EHRC warns that the health crisis must not become a justice crisis

With the use of video and phone hearings being expanded by the Ministry of Justice in response to Covid-19, the Equality and Human Rights Commission (EHRC) is concerned that the health crisis does not become a justice crisis.

Apr 22, 2020
By Paul Jacques
David Isaac

While it is not calling for video and audio hearings to be halted, it says there “is not enough evidence” to determine how the design and implementation of digital justice impacts those with disabilities.

It warns that there is a heightened risk that disabled people may not be able to realise their right to a fair trial if their specific needs are not recognised and met during remote hearings.

In particular, it says the use of video hearings in England and Wales can “significantly hinder communication and understanding” for people with learning disabilities, autism spectrum disorders and mental health conditions.

The EHRC has just published the interim findings from its criminal justice inquiry that it hopes will help mitigate the risks that these technologies pose to disabled people.

It says the overriding concern during the Covid-19 pandemic must be to protect lives, adding: “This virus has led to unprecedented changes in how people live, including major challenges for the criminal justice system.
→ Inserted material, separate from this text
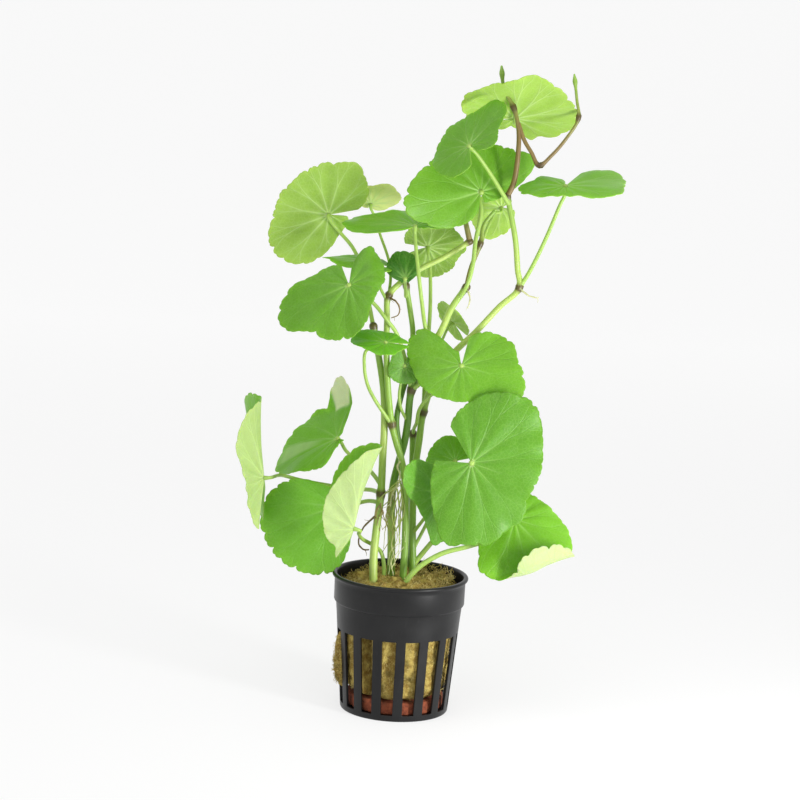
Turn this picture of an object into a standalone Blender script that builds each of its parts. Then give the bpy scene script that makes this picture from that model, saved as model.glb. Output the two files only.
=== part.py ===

During this period the EHRC will be checking that emergency changes do not place protected groups at further disadvantage and deepen entrenched inequality.

“Defendants’ needs must be identified from the outset so that ‘adjustments’ can be put in place.”

The EHRC warns that if this does not happen, then disabled people are at risk of not understanding the charges they face, the advice they receive or the legal process, so cannot participate effectively in legal proceedings against them.

It says these adjustments could include the use of intermediaries, allowing extra time for breaks, or providing information using visual aids.

With a lack of data currently available on the use of remote hearings, the EHRC is encouraging government to begin collecting this data now to inform its use in the future.

EHRC chair David Isaac said: “Coronavirus presents an unprecedented public health emergency and we know that the Government is working hard to allow our justice system to continue to function. A focus on priority cases and changing working practices is essential to achieve this.

“We are keen to work with government as they adapt the criminal justice system to meet the pandemic. It is vital that any new approaches should not accentuate the difficulties that already exist for disabled people in accessing justice.

“Our interim report shows that there currently isn’t enough evidence to determine how the design and implementation of video-links and digital justice impacts individuals. We make a number of recommendations to help reduce the risk that disabled people could be wrongly convicted or receive inappropriate sentences. Equality before the law means that no one defending themselves in court should be disadvantaged because they are disabled – even during a time of national crisis.”

The EHRC’s interim report includes evidence from criminal justice professionals, ex-defendants and government departments about the impact video technology has on identifying impairments and on participation, and the adjustments required. It also makes a number of recommendations for the Government to mitigate the risks it has identified, including:

  • Use the emerging evidence from the pilots for video enabled justice to inform how the rapid expansion of remote hearings is implemented;
  • Ensure that defendants have accessible information that explains their right to raise issues that they may have with participation, and accessible mechanisms that enable them to do so;
  • Ensure that all frontline professionals, including judges, police and health workers, give greater consideration to identifying people for whom video hearings would be unsuitable;
  • Support liaison and diversion services to make recommendations on adjustments, including postponing non-urgent cases;
  • Consider the use of registered intermediaries to provide remote communications support to defendants in video hearings; and
  • Consider using audio and video recordings of hearings as part of the evidence base to evaluate remote hearings.

Now in the tenth year of the Equality Act 2010, the EHRC says the criminal justice system must do more for disabled people accused of a crime. Its inquiry is examining whether people with mental health conditions, cognitive impairments and neuro-diverse conditions including autism and ADHD (attention deficit hyperactivity disorder) are experiencing discrimination and being put at risk of miscarriages of justice due to a lack of support.

The EHRC says it will continuing to monitor the impact of additional measures to tackle coronavirus and work with government and Parliament to ensure that emergency legislation is properly scrutinised and reviewed at the appropriate times.

The full report will be published later this year.